→ Source material:
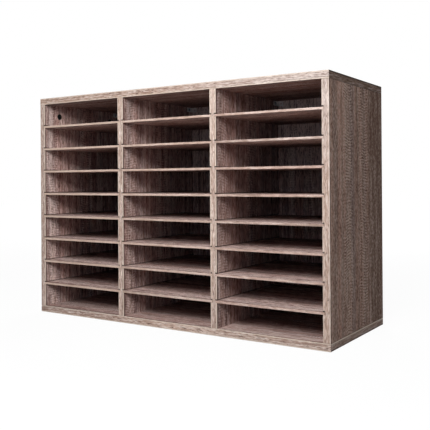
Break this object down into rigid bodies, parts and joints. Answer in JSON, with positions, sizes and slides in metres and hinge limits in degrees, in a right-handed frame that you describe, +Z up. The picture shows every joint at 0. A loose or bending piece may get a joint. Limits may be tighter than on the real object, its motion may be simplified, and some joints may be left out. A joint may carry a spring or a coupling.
{
  "type": "literature organizer",
  "caption": "Free-standing wood-grain literature organizer: a board cabinet divided into columns of letter-size pigeonholes by thin removable shelves held in grooves.",
  "frame": {"origin": "centre of the underside, on the surface that the cabinet stands on", "axes": "+X to the right seen from the open front, +Y from the open front to the back, +Z up"},
  "size_m": [0.805, 0.3, 0.55],
  "materials": {
    "oak_print_board": "matt grey-brown oak print on particleboard",
    "oak_print_fibreboard": "matt grey-brown oak print on thin fibreboard",
    "oak_print_edging": "pale oak-print edging",
    "dark_zinc": "dark die-cast zinc",
    "zinc_plated_steel": "bright zinc plating",
    "beech": "plain beech"
  },
  "bodies": {
    "cabinet": {"top_board": "oak_print_board", "bottom_board": "oak_print_board", "left_side": "oak_print_board", "right_side": "oak_print_board", "left_divider": "oak_print_board", "right_divider": "oak_print_board", "back_panel": "oak_print_fibreboard", "top_board_edging": "oak_print_edging", "bottom_board_edging": "oak_print_edging", "left_side_edging": "oak_print_edging", "left_divider_edging": "oak_print_edging", "right_divider_edging": "oak_print_edging", "right_side_edging": "oak_print_edging", "cam_locks": "dark_zinc", "cam_bolts": "zinc_plated_steel", "wooden_dowels": "beech", "base_screws": "zinc_plated_steel", "wall_brackets": "zinc_plated_steel", "bracket_screws": "zinc_plated_steel"},
    "left_shelf_1": {"left_shelf_1": "oak_print_fibreboard"},
    "left_shelf_2": {"left_shelf_2": "oak_print_fibreboard"},
    "left_shelf_3": {"left_shelf_3": "oak_print_fibreboard"},
    "left_shelf_4": {"left_shelf_4": "oak_print_fibreboard"},
    "left_shelf_5": {"left_shelf_5": "oak_print_fibreboard"},
    "left_shelf_6": {"left_shelf_6": "oak_print_fibreboard"},
    "left_shelf_7": {"left_shelf_7": "oak_print_fibreboard"},
    "left_shelf_8": {"left_shelf_8": "oak_print_fibreboard"},
    "middle_shelf_1": {"middle_shelf_1": "oak_print_fibreboard"},
    "middle_shelf_2": {"middle_shelf_2": "oak_print_fibreboard"},
    "middle_shelf_3": {"middle_shelf_3": "oak_print_fibreboard"},
    "middle_shelf_4": {"middle_shelf_4": "oak_print_fibreboard"},
    "middle_shelf_5": {"middle_shelf_5": "oak_print_fibreboard"},
    "middle_shelf_6": {"middle_shelf_6": "oak_print_fibreboard"},
    "middle_shelf_7": {"middle_shelf_7": "oak_print_fibreboard"},
    "middle_shelf_8": {"middle_shelf_8": "oak_print_fibreboard"},
    "right_shelf_1": {"right_shelf_1": "oak_print_fibreboard"},
    "right_shelf_2": {"right_shelf_2": "oak_print_fibreboard"},
    "right_shelf_3": {"right_shelf_3": "oak_print_fibreboard"},
    "right_shelf_4": {"right_shelf_4": "oak_print_fibreboard"},
    "right_shelf_5": {"right_shelf_5": "oak_print_fibreboard"},
    "right_shelf_6": {"right_shelf_6": "oak_print_fibreboard"},
    "right_shelf_7": {"right_shelf_7": "oak_print_fibreboard"},
    "right_shelf_8": {"right_shelf_8": "oak_print_fibreboard"}
  },
  "joints": [
    {"name": "left_shelf_1_slide", "type": "slide", "parent": "cabinet", "child": "left_shelf_1", "axis": [0, -1, 0], "range_m": [0, 0.3]},
    {"name": "left_shelf_2_slide", "type": "slide", "parent": "cabinet", "child": "left_shelf_2", "axis": [0, -1, 0], "range_m": [0, 0.3]},
    {"name": "left_shelf_3_slide", "type": "slide", "parent": "cabinet", "child": "left_shelf_3", "axis": [0, -1, 0], "range_m": [0, 0.3]},
    {"name": "left_shelf_4_slide", "type": "slide", "parent": "cabinet", "child": "left_shelf_4", "axis": [0, -1, 0], "range_m": [0, 0.3]},
    {"name": "left_shelf_5_slide", "type": "slide", "parent": "cabinet", "child": "left_shelf_5", "axis": [0, -1, 0], "range_m": [0, 0.3]},
    {"name": "left_shelf_6_slide", "type": "slide", "parent": "cabinet", "child": "left_shelf_6", "axis": [0, -1, 0], "range_m": [0, 0.3]},
    {"name": "left_shelf_7_slide", "type": "slide", "parent": "cabinet", "child": "left_shelf_7", "axis": [0, -1, 0], "range_m": [0, 0.3]},
    {"name": "left_shelf_8_slide", "type": "slide", "parent": "cabinet", "child": "left_shelf_8", "axis": [0, -1, 0], "range_m": [0, 0.3]},
    {"name": "middle_shelf_1_slide", "type": "slide", "parent": "cabinet", "child": "middle_shelf_1", "axis": [0, -1, 0], "range_m": [0, 0.3]},
    {"name": "middle_shelf_2_slide", "type": "slide", "parent": "cabinet", "child": "middle_shelf_2", "axis": [0, -1, 0], "range_m": [0, 0.3]},
    {"name": "middle_shelf_3_slide", "type": "slide", "parent": "cabinet", "child": "middle_shelf_3", "axis": [0, -1, 0], "range_m": [0, 0.3]},
    {"name": "middle_shelf_4_slide", "type": "slide", "parent": "cabinet", "child": "middle_shelf_4", "axis": [0, -1, 0], "range_m": [0, 0.3]},
    {"name": "middle_shelf_5_slide", "type": "slide", "parent": "cabinet", "child": "middle_shelf_5", "axis": [0, -1, 0], "range_m": [0, 0.3]},
    {"name": "middle_shelf_6_slide", "type": "slide", "parent": "cabinet", "child": "middle_shelf_6", "axis": [0, -1, 0], "range_m": [0, 0.3]},
    {"name": "middle_shelf_7_slide", "type": "slide", "parent": "cabinet", "child": "middle_shelf_7", "axis": [0, -1, 0], "range_m": [0, 0.3]},
    {"name": "middle_shelf_8_slide", "type": "slide", "parent": "cabinet", "child": "middle_shelf_8", "axis": [0, -1, 0], "range_m": [0, 0.3]},
    {"name": "right_shelf_1_slide", "type": "slide", "parent": "cabinet", "child": "right_shelf_1", "axis": [0, -1, 0], "range_m": [0, 0.3]},
    {"name": "right_shelf_2_slide", "type": "slide", "parent": "cabinet", "child": "right_shelf_2", "axis": [0, -1, 0], "range_m": [0, 0.3]},
    {"name": "right_shelf_3_slide", "type": "slide", "parent": "cabinet", "child": "right_shelf_3", "axis": [0, -1, 0], "range_m": [0, 0.3]},
    {"name": "right_shelf_4_slide", "type": "slide", "parent": "cabinet", "child": "right_shelf_4", "axis": [0, -1, 0], "range_m": [0, 0.3]},
    {"name": "right_shelf_5_slide", "type": "slide", "parent": "cabinet", "child": "right_shelf_5", "axis": [0, -1, 0], "range_m": [0, 0.3]},
    {"name": "right_shelf_6_slide", "type": "slide", "parent": "cabinet", "child": "right_shelf_6", "axis": [0, -1, 0], "range_m": [0, 0.3]},
    {"name": "right_shelf_7_slide", "type": "slide", "parent": "cabinet", "child": "right_shelf_7", "axis": [0, -1, 0], "range_m": [0, 0.3]},
    {"name": "right_shelf_8_slide", "type": "slide", "parent": "cabinet", "child": "right_shelf_8", "axis": [0, -1, 0], "range_m": [0, 0.3]}
  ]
}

→ What the task asks:
Provide the number of lines containing the string "bodies", with no other output.

→ Answer below:
2